• _MATERIAL PROVIDED_:
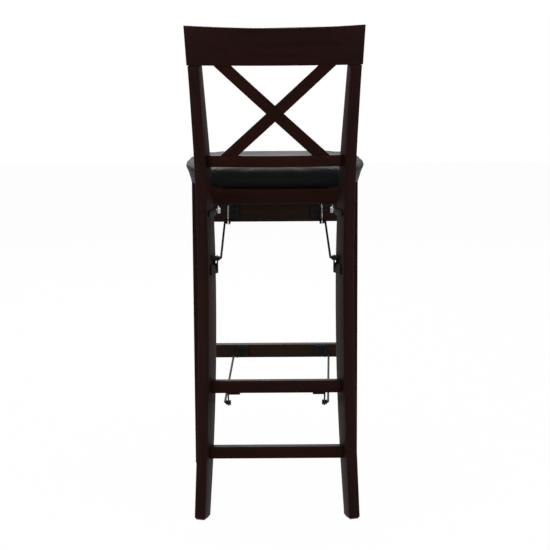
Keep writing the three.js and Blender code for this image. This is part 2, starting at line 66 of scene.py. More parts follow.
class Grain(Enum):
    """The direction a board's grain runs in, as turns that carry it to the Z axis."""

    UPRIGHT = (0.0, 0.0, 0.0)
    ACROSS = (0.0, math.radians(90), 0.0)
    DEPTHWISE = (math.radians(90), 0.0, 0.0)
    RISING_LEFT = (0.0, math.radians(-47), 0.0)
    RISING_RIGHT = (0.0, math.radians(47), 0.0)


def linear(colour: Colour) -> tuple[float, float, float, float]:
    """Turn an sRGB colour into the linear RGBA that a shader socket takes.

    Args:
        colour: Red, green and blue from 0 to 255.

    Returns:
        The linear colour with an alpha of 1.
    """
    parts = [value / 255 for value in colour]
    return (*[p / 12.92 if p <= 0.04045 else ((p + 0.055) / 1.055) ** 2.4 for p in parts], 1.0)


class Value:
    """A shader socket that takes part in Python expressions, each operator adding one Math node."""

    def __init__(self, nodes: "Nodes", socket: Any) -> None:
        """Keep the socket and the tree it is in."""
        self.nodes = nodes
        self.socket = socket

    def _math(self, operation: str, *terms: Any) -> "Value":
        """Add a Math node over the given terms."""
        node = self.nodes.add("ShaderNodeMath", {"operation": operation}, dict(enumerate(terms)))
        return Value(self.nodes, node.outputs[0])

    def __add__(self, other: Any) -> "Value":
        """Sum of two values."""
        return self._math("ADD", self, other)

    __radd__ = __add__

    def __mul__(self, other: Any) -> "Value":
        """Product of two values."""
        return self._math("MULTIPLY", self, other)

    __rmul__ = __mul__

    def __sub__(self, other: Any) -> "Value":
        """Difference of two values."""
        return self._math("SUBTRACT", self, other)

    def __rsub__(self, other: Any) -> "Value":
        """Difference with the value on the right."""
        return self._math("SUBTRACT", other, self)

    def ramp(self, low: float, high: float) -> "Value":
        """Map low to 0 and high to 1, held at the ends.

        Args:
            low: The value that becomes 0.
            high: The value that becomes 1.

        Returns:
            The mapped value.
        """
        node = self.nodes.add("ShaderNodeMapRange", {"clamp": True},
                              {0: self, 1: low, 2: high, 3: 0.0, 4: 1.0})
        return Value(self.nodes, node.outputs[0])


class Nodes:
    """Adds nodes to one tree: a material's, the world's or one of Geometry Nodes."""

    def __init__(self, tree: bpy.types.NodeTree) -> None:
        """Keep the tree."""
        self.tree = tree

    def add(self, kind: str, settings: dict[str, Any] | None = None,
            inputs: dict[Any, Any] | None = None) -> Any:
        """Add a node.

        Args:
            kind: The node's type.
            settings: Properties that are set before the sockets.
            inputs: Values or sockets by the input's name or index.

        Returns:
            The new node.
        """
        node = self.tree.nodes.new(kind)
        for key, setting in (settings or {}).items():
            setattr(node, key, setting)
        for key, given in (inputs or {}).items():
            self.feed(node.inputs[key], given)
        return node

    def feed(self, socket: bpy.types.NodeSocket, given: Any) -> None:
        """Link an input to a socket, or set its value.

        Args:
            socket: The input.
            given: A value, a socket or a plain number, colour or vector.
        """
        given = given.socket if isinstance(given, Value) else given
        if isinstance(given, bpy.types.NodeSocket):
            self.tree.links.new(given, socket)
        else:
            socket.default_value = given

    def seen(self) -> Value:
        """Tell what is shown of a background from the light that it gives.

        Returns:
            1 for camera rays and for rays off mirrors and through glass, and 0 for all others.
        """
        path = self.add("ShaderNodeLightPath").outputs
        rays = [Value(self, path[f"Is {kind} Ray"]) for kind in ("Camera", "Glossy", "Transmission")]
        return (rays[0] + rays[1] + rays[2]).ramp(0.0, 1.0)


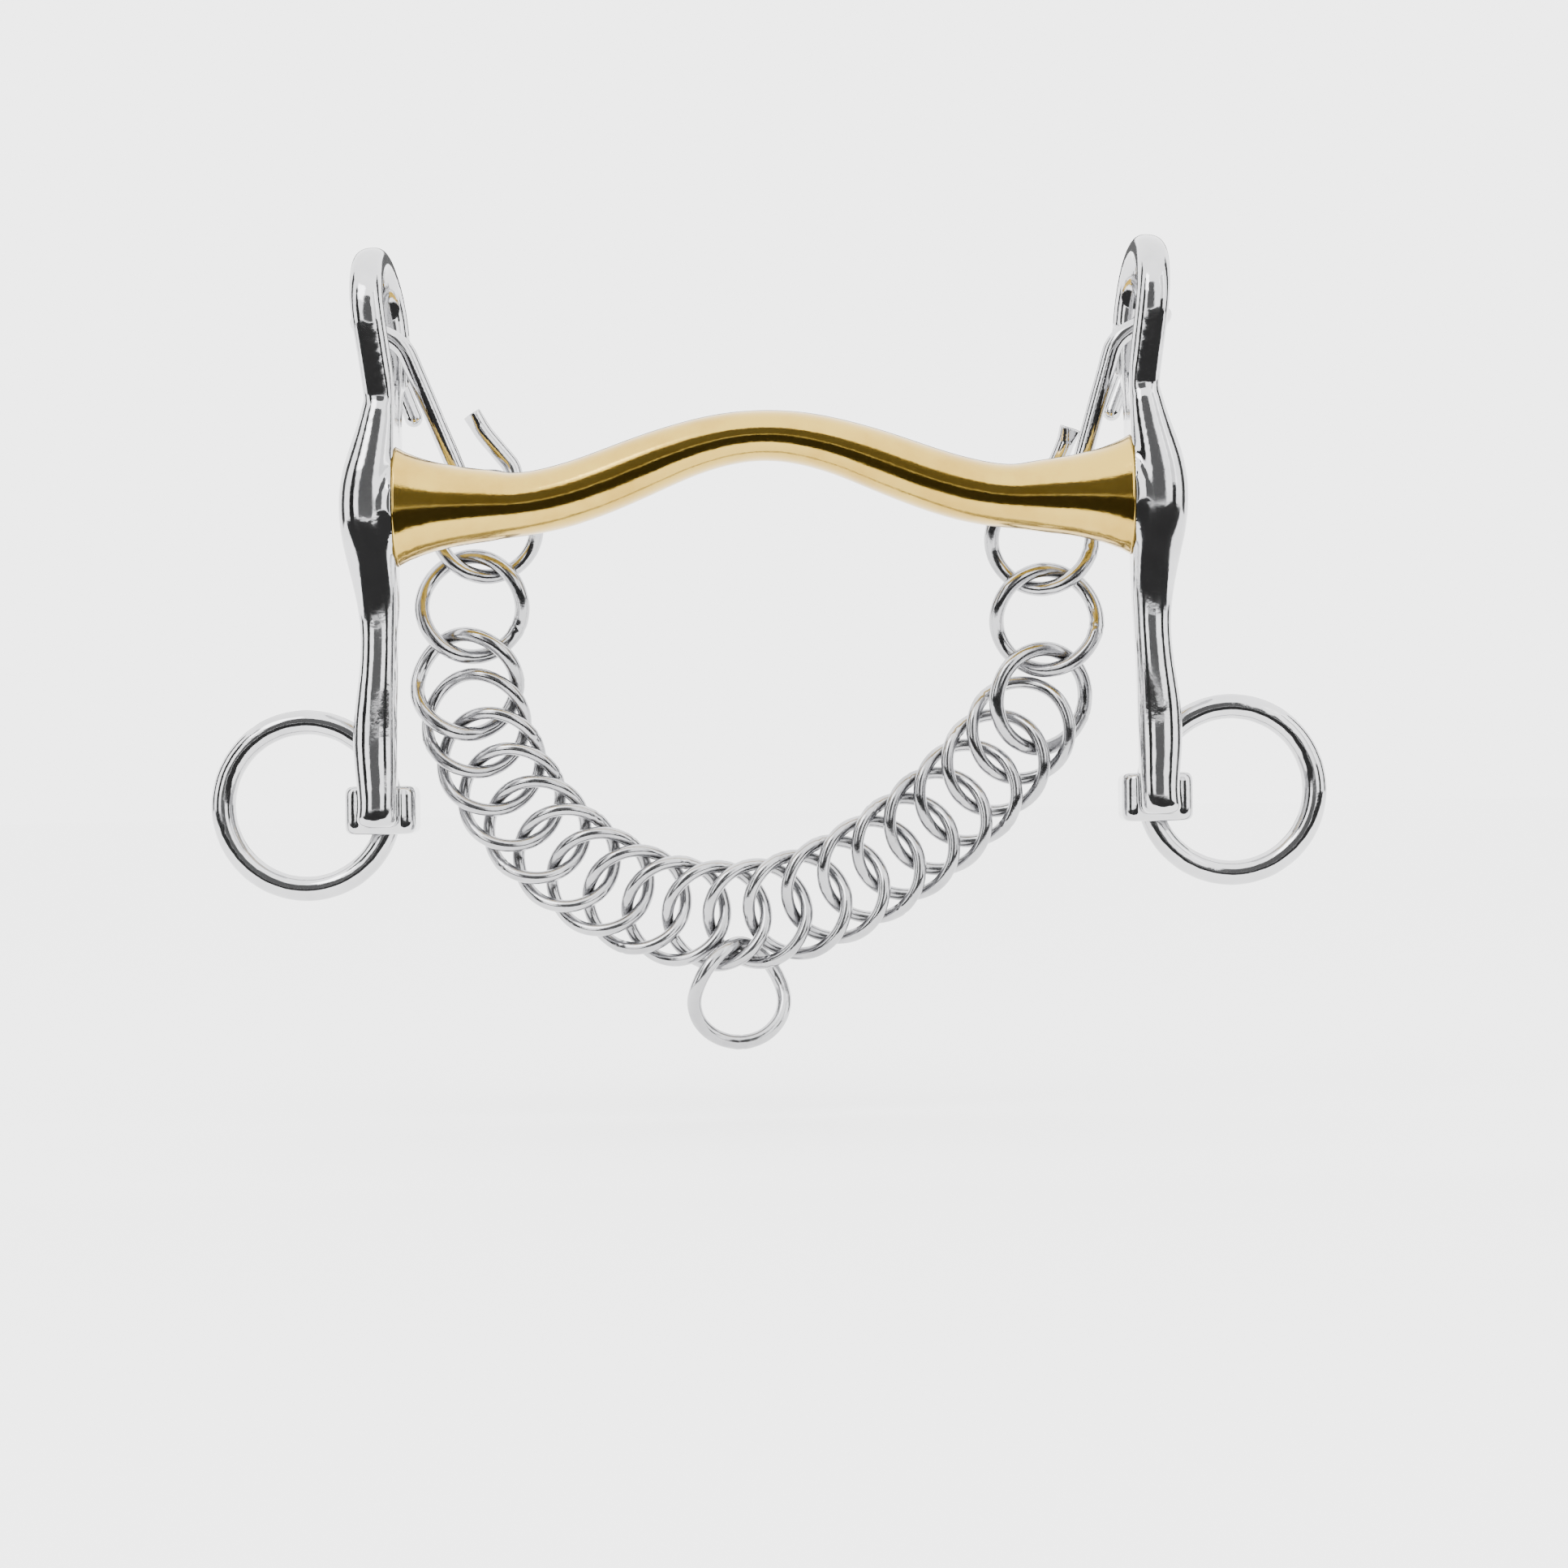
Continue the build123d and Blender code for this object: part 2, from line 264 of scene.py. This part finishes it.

• _PROBLEM REQUIREMENTS_: Give back, verbatim, the lines from the top of the entries above through the line containing "high: The value that becomes 1.".

• _RESULT OF THIS TASK_:
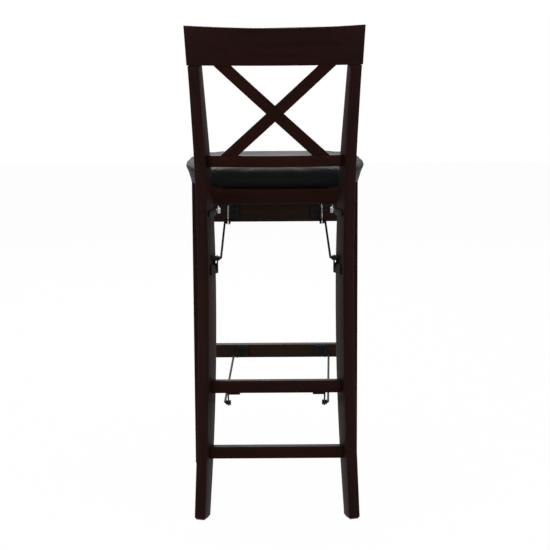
Keep writing the three.js and Blender code for this image. This is part 2, starting at line 66 of scene.py. More parts follow.
class Grain(Enum):
    """The direction a board's grain runs in, as turns that carry it to the Z axis."""

    UPRIGHT = (0.0, 0.0, 0.0)
    ACROSS = (0.0, math.radians(90), 0.0)
    DEPTHWISE = (math.radians(90), 0.0, 0.0)
    RISING_LEFT = (0.0, math.radians(-47), 0.0)
    RISING_RIGHT = (0.0, math.radians(47), 0.0)


def linear(colour: Colour) -> tuple[float, float, float, float]:
    """Turn an sRGB colour into the linear RGBA that a shader socket takes.

    Args:
        colour: Red, green and blue from 0 to 255.

    Returns:
        The linear colour with an alpha of 1.
    """
    parts = [value / 255 for value in colour]
    return (*[p / 12.92 if p <= 0.04045 else ((p + 0.055) / 1.055) ** 2.4 for p in parts], 1.0)


class Value:
    """A shader socket that takes part in Python expressions, each operator adding one Math node."""

    def __init__(self, nodes: "Nodes", socket: Any) -> None:
        """Keep the socket and the tree it is in."""
        self.nodes = nodes
        self.socket = socket

    def _math(self, operation: str, *terms: Any) -> "Value":
        """Add a Math node over the given terms."""
        node = self.nodes.add("ShaderNodeMath", {"operation": operation}, dict(enumerate(terms)))
        return Value(self.nodes, node.outputs[0])

    def __add__(self, other: Any) -> "Value":
        """Sum of two values."""
        return self._math("ADD", self, other)

    __radd__ = __add__

    def __mul__(self, other: Any) -> "Value":
        """Product of two values."""
        return self._math("MULTIPLY", self, other)

    __rmul__ = __mul__

    def __sub__(self, other: Any) -> "Value":
        """Difference of two values."""
        return self._math("SUBTRACT", self, other)

    def __rsub__(self, other: Any) -> "Value":
        """Difference with the value on the right."""
        return self._math("SUBTRACT", other, self)

    def ramp(self, low: float, high: float) -> "Value":
        """Map low to 0 and high to 1, held at the ends.

        Args:
            low: The value that becomes 0.
            high: The value that becomes 1.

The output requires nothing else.